Let’s evaluate the Maximum Achievable Data Rate (MADR) coverage for both sectorization plans. The MADR coverage map has been computed assuming a 2×2 Multiple-Input Multiple-Output (MIMO) configuration. This map offers insights into the maximum data rates achievable across the venue under this specific sectorization approach.
The analysis reveals that the horizontal sectorization plan yields an average 2×2 MIMO Maximum
Achievable Data Rate (MADR) of 14.9 Mb/s on Level 1 and 15.9 Mb/s on Level 2. Given that the maximum data rate of 58 Mb/s is only attainable close to an antenna, it becomes apparent that the data rate coverage provided by this plan is relatively poor.
Further examination of SINR (Signal-to-Interference-plus-Noise Ratio) coverage confirms that extensive interference in the middle of the mall significantly degrades SINR, consequently impacting MADR. Therefore, horizontal sectorization is not an optimal choice for this type of mall, as it fails to deliver satisfactory data rate coverage due to interference issues in the common walking area.

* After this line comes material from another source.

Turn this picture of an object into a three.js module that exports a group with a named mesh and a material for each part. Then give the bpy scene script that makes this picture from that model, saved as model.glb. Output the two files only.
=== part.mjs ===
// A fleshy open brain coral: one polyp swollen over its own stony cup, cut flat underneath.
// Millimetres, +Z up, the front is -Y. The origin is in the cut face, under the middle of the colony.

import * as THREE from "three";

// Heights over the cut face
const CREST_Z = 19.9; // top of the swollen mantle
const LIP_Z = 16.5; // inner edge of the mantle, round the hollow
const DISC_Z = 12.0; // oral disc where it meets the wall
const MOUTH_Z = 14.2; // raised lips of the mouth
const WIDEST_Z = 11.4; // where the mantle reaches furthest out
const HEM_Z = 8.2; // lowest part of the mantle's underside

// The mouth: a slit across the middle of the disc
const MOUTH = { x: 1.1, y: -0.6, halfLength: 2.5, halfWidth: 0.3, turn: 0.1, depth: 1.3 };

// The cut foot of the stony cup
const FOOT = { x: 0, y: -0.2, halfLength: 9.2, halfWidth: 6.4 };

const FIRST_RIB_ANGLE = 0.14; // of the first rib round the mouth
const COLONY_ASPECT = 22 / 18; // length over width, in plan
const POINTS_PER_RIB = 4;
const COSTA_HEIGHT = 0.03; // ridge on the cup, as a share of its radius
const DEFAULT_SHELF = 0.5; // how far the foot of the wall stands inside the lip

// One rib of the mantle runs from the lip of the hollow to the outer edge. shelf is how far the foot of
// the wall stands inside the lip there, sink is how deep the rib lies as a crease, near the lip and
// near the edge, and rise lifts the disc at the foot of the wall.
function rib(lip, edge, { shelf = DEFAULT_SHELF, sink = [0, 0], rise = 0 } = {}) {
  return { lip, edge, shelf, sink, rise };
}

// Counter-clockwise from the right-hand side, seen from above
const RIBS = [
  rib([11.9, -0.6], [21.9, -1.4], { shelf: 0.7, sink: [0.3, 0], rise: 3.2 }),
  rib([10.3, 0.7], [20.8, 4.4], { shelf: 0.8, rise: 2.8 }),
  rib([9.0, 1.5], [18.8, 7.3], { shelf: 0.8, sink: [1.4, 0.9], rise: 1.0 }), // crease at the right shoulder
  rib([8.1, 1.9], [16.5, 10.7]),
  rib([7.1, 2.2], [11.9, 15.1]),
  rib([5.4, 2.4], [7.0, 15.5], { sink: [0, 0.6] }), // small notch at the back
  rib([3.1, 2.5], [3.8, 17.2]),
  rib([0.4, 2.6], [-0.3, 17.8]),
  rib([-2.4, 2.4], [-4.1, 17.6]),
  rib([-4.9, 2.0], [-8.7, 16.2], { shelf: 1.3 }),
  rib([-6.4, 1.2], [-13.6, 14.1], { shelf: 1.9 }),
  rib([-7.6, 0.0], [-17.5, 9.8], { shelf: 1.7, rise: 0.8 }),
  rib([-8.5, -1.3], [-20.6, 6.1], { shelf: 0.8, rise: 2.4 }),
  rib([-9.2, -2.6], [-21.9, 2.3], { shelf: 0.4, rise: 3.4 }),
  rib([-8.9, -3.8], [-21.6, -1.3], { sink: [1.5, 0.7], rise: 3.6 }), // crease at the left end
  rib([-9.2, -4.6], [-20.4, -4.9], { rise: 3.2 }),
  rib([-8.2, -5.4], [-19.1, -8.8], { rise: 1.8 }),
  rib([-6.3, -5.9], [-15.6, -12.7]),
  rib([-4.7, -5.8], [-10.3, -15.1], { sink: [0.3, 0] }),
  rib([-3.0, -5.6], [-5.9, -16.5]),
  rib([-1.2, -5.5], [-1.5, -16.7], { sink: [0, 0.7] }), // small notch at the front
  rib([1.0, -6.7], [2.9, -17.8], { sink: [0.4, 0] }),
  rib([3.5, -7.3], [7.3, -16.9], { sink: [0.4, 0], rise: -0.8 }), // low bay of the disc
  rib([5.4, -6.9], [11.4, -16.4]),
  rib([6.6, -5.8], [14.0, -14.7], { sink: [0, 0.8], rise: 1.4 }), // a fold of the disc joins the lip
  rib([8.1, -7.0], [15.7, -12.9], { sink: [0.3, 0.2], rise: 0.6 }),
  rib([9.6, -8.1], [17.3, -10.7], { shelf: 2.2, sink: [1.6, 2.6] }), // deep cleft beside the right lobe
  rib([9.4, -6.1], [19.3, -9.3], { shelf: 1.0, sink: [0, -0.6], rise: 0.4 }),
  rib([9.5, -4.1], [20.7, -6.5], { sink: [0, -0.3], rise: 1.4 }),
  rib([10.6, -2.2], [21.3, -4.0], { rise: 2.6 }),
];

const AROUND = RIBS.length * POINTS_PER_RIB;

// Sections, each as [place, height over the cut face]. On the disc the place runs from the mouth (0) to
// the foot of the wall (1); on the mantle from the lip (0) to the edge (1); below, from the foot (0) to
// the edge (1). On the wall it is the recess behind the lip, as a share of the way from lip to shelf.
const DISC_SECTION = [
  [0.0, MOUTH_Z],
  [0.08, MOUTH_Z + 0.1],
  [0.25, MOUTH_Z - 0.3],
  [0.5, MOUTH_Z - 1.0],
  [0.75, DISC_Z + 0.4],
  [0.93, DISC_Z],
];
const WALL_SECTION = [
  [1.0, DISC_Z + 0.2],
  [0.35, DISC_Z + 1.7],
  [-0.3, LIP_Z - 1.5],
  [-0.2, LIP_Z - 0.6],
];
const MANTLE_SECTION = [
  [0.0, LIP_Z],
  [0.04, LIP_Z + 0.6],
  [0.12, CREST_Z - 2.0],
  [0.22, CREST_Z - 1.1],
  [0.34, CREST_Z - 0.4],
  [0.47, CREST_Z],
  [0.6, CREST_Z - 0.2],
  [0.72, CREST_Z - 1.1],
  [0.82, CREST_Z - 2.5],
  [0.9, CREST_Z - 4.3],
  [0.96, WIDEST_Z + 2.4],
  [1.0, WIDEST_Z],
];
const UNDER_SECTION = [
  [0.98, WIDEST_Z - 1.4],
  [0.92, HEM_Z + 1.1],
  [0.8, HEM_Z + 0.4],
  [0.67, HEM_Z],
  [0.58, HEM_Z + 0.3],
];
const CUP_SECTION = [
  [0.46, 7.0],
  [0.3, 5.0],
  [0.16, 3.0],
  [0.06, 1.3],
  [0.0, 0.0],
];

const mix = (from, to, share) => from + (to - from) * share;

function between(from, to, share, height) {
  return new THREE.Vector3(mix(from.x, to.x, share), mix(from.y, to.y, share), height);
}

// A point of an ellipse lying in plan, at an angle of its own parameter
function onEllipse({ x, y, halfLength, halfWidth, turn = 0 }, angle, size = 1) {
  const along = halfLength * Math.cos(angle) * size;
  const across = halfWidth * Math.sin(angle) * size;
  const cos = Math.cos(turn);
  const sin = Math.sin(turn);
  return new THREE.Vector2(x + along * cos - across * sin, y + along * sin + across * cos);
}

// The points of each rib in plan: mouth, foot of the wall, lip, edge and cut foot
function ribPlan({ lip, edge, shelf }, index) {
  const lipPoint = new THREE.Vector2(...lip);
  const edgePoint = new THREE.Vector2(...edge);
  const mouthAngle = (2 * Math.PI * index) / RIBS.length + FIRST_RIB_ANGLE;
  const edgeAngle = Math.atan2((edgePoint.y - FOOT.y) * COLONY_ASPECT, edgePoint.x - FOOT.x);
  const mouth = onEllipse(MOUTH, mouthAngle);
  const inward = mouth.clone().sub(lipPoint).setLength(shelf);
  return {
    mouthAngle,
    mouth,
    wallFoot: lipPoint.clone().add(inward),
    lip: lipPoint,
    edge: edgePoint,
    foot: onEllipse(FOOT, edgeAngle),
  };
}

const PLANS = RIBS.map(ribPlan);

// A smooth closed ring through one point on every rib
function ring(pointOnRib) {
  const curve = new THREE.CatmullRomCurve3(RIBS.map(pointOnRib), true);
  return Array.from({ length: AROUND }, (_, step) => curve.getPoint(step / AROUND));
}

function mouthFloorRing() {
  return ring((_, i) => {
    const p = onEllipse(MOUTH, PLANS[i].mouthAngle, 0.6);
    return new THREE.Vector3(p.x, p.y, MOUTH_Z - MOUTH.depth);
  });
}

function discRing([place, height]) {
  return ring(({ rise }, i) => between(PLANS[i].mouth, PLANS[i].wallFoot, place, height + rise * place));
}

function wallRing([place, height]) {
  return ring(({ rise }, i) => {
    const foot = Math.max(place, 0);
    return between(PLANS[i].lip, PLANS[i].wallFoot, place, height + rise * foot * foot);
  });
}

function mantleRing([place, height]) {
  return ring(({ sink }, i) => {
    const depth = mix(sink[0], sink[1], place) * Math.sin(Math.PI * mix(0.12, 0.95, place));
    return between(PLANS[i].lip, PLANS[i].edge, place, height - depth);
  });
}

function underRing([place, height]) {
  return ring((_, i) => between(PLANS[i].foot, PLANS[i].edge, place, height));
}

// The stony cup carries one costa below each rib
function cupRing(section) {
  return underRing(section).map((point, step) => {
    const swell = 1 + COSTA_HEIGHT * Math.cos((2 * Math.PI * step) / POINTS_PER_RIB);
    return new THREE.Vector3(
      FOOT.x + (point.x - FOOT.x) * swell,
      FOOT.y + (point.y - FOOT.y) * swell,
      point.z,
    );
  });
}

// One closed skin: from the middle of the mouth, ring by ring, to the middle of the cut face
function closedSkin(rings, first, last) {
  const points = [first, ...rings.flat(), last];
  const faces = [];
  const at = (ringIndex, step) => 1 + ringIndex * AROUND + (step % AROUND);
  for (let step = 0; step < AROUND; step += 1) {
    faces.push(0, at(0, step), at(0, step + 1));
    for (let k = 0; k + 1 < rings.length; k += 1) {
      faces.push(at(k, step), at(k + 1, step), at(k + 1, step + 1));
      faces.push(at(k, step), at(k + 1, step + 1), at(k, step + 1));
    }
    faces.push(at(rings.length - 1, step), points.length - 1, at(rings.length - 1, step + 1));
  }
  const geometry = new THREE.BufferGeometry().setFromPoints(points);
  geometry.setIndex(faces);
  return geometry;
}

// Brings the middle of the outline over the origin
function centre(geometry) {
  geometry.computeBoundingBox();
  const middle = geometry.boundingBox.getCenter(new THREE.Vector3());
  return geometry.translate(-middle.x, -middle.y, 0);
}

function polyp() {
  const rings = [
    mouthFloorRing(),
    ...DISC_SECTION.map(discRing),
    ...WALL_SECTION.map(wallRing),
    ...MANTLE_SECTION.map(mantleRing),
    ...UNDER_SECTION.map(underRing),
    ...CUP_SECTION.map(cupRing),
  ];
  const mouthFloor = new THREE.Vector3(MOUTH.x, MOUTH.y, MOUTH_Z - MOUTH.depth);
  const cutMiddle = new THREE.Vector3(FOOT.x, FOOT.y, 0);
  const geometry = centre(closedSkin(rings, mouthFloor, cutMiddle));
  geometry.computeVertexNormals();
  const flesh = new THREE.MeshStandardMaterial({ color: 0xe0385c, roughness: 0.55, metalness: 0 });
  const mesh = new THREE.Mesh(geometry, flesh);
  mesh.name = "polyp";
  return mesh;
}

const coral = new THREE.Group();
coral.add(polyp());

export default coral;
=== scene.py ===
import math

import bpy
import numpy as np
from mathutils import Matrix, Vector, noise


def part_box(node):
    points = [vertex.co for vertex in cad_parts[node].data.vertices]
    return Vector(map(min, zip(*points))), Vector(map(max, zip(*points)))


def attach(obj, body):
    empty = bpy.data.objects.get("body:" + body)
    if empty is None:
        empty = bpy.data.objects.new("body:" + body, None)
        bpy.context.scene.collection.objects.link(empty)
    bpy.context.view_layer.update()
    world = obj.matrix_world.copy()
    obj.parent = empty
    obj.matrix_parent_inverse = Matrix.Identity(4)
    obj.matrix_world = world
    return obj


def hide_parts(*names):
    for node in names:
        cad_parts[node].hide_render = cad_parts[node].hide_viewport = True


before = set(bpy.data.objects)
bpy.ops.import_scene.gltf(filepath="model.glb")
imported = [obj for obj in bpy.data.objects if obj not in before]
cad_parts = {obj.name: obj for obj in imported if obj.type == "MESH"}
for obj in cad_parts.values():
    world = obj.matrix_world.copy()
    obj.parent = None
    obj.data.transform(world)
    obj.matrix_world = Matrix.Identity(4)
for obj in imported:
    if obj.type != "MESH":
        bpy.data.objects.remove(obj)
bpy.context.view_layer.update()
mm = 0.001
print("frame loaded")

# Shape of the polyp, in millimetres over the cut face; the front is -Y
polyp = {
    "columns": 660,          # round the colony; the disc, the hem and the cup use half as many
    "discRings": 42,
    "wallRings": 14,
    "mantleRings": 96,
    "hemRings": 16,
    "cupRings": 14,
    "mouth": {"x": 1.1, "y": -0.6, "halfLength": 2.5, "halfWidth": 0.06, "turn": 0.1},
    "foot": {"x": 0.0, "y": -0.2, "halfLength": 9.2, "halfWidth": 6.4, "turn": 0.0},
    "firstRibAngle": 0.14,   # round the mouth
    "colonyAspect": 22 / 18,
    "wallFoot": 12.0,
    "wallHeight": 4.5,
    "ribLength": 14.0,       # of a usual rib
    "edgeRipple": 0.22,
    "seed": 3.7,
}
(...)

A cursory visual assessment indicates that the maximum data rate coverage, represented in purple, extends over a considerably larger area when employing the wedge sectorization approach. The average Maximum Achievable Data Rate (MADR) further corroborates this, revealing an average MADR of 31.2 Mb/s on Level 1 and 31.4 Mb/s on Level 2. This data rate is twice as fast as what was achieved with the horizontal sectorization. Consequently, wedge sectorization emerges as the preferred sectorization method for this particular type of shopping mall, characterized by an opening in the middle.
The LTE RSRP, 2X2 MIMO MADR, SINR, and 2X2 MIMO coverage plots have been previously presented in the previous four figures. In addition, the critical coverage plot of utmost significance is the “best server plot,” which is depicted in the figure below. This plot provides essential insights into the network’s performance, particularly concerning identifying the optimal server or access point that delivers the highest quality signal to users within the mall.

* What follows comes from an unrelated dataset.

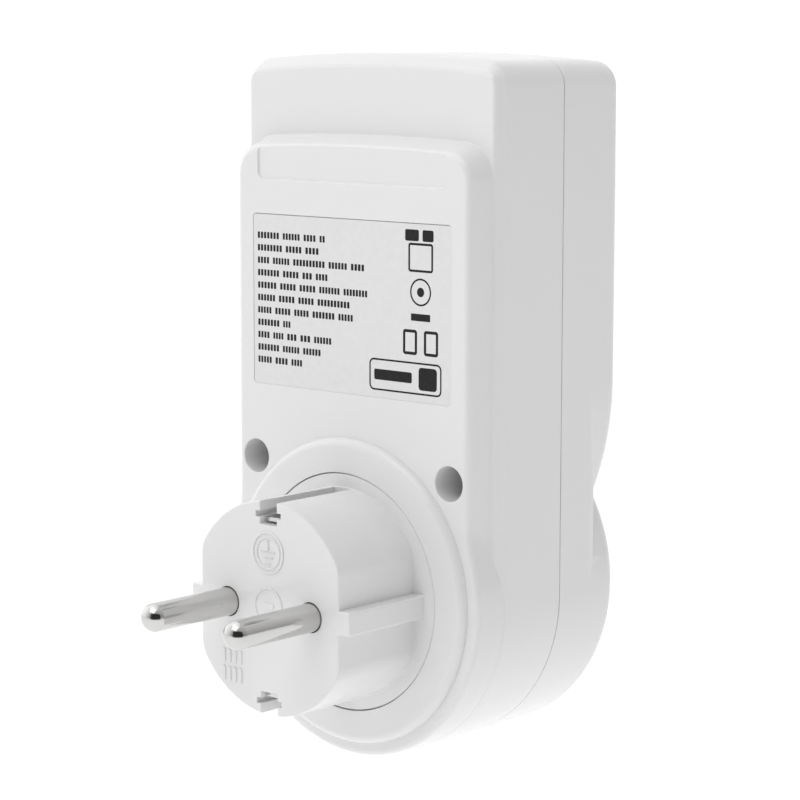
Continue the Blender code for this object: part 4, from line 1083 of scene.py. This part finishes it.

Implementing a dedicated in-building wireless system is imperative in the case of a large two-story shopping mall with deficient existing macro signal coverage. This network must cater to three Wireless Service Providers (WSPs) and include provisions for the First Responders’ (public safety) network. These WSPs support UMTS and LTE technologies across cellular, PCS, and AWS bands, necessitating the adoption of a neutral-host Distributed Antenna System (DAS) as the solution. Given the mall’s two-level structure, a comprehensive three-dimensional venue modeling is essential for effective network design.
Notably, aesthetic considerations play a pivotal role in DAS design for shopping malls, more so than in many other public venues. A standard requirement mall management sets is prohibiting antenna installation inside any store. To address this restriction, directional antennas enhance signal penetration within all stores. Furthermore, these antennas must be visually appealing and seamlessly blend into the mall’s surroundings. Ideal choices to meet these aesthetic requirements include the Andrew Cell-Max™ O-25 and D-25 antennas.
Given the need for the DAS to serve multiple in-building base-station sectors, a sectorization plan must be developed for each operator. This plan should prioritize minimizing DAS sector overlap, as interference tends to be most pronounced along sector boundaries. In this specific scenario, a wedge sectorization plan is chosen, as it effectively reduces sector overlap on both mall levels.